Un peu théâtral, peut-être ?

« La version française avait pour titre La rage au cœur, se défend-elle. Mais les éditeurs italiens voulaient un titre plus fort, et nous avons choisi celui-ci. C’est comme ça que je me sens, d’ailleurs, c’est ce que je pense tous les matins quand je me réveille, et tous les soirs avant de m’endormir. Et je ne pense pas qu’il y ait rien de particulièrement héroïque. La probabilité d’être assassiné le lendemain est une perspective tout à fait réaliste et très présente pour une très large part de la population de ce pays ».

Les journaux l’ont dépeinte comme une espèce de sainte. Paris Match l'a appelée “La femme cible”. Libération “Une héroïne”. Le Figaro , “La Pasionaria des Andes”. Le Nouvel Observateur a écrit que «si Simon Bolívar, le libertador de l'Amérique latine, avait pu choisir son héritier, c’est elle qu’il aurait choisie ».

Les journaux colombiens, eux, se sont un peu moqués d’elle. La Semana , premier hebdomadaire d’information du pays, l’a mise en une sous le titre “Juana de Arco” (Jeanne d'Arc) avec un photomontage où elle apparaît en version Pucelle d’Orléans, avec cheval, armure et lance au pied. En fait, le livre est beaucoup plus mesuré et sobre que son titre et que les comptes rendus qui en sont faits. Ingrid ne cache pas qu’elle est une privilégiée. Issue de l'élite, elle a gardé certains luxes : faire de l’équitation une fois par semaine dans un domaine que lui prêtent des amis, par exemple.

À part ça, ce ne sont pas les idées qui lui manquent, et elle ne mâche pas ses mots pour les exprimer. « Les farc , Fuerzas Armardas Revolucionarias de Colombia, premier groupe guérillero du pays, pouvaient compter en 1998 sur des financements annuels équivalant, avec des calculs prudents, à un montant de trois cents millions de dollars, provenant essentiellement des “financements” des narcotrafiquants et des revenus des enlèvements, séquestrations et extorsions. Nous savons qu’ils peuvent aujourd’hui compter sur un montant annuel qui frôle le demi-million de dollars, et qu’ils sont passés de quinze mille à vingt et un mille cadres. Cette situation -explique-t-elle- met l’État colombien dans une situation de total déséquilibre des forces face à la guérilla. Nous avons calculé que, pour obtenir des résultats décisifs, le gouvernement devrait mettre sur le terrain entre trois et quatre militaires bien entraînés pour chaque guérillero, alors qu’il ne peut déployer aujourd’hui qu’une proportion d’un contre un, au maximum deux soldats contre chaque membre des farc . Et tout cela au prix d’un effort économique qui, pour mon pays, est déjà presque surhumain. On a calculé que le coût de la répression a quasiment été décuplé depuis 1990. Et s’il représentait au début un pour cent du PIB, il dépasse aujourd’hui deux pour cent, et il a atteint le chiffre astronomique de dix millions de dollars US ».

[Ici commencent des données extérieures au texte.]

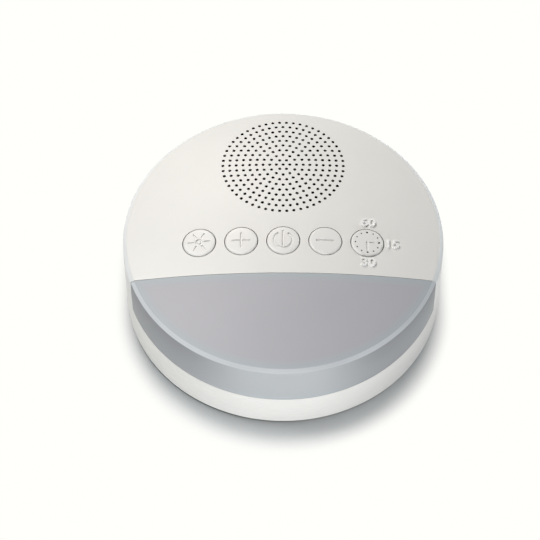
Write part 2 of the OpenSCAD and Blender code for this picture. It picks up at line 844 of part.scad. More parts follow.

Une exaltée, comme la décrivent ses ennemis, ou une femme qui veut faire quelque chose pour son pays, comme elle le dit elle-même ? À Bogota, les cercles politiques snobent sa candidature. Mais, à bien y regarder, ils la craignent. Omar, le chef de ses gardes du corps, dit : « Dans ce pays, quand on est honnête, on risque de le payer de sa vie. » Et elle, en retour : « Je n’ai pas peur de mourir. La peur me rend plus lucide ».

La priorité de sa campagne électorale est la lutte contre la corruption. La guerre civile vient juste après : « L’État doit négocier sans appréhensions avec les guérilleros de gauche -conclut-elle- en prenant ses distances avec les AUC, les paramilitaires de droite, qui sont responsables de la majeure partie des homicides dans ce pays ».

Mais comment fait-on pour vivre tous les jours avec les menaces et la peur ?

« Peut-être que ça devient simplement une habitude. Une habitude horrible. L’autre jour -conclut-elle tranquillement- en ouvrant mon courrier, j’ai trouvé la photo d’un enfant démembré. Il y avait marqué dessous : “Madame la Sénatrice, les tueurs qui s’occuperont de vous ont déjà été payés. Pour votre fils, on se réserve un traitement particulier…” ».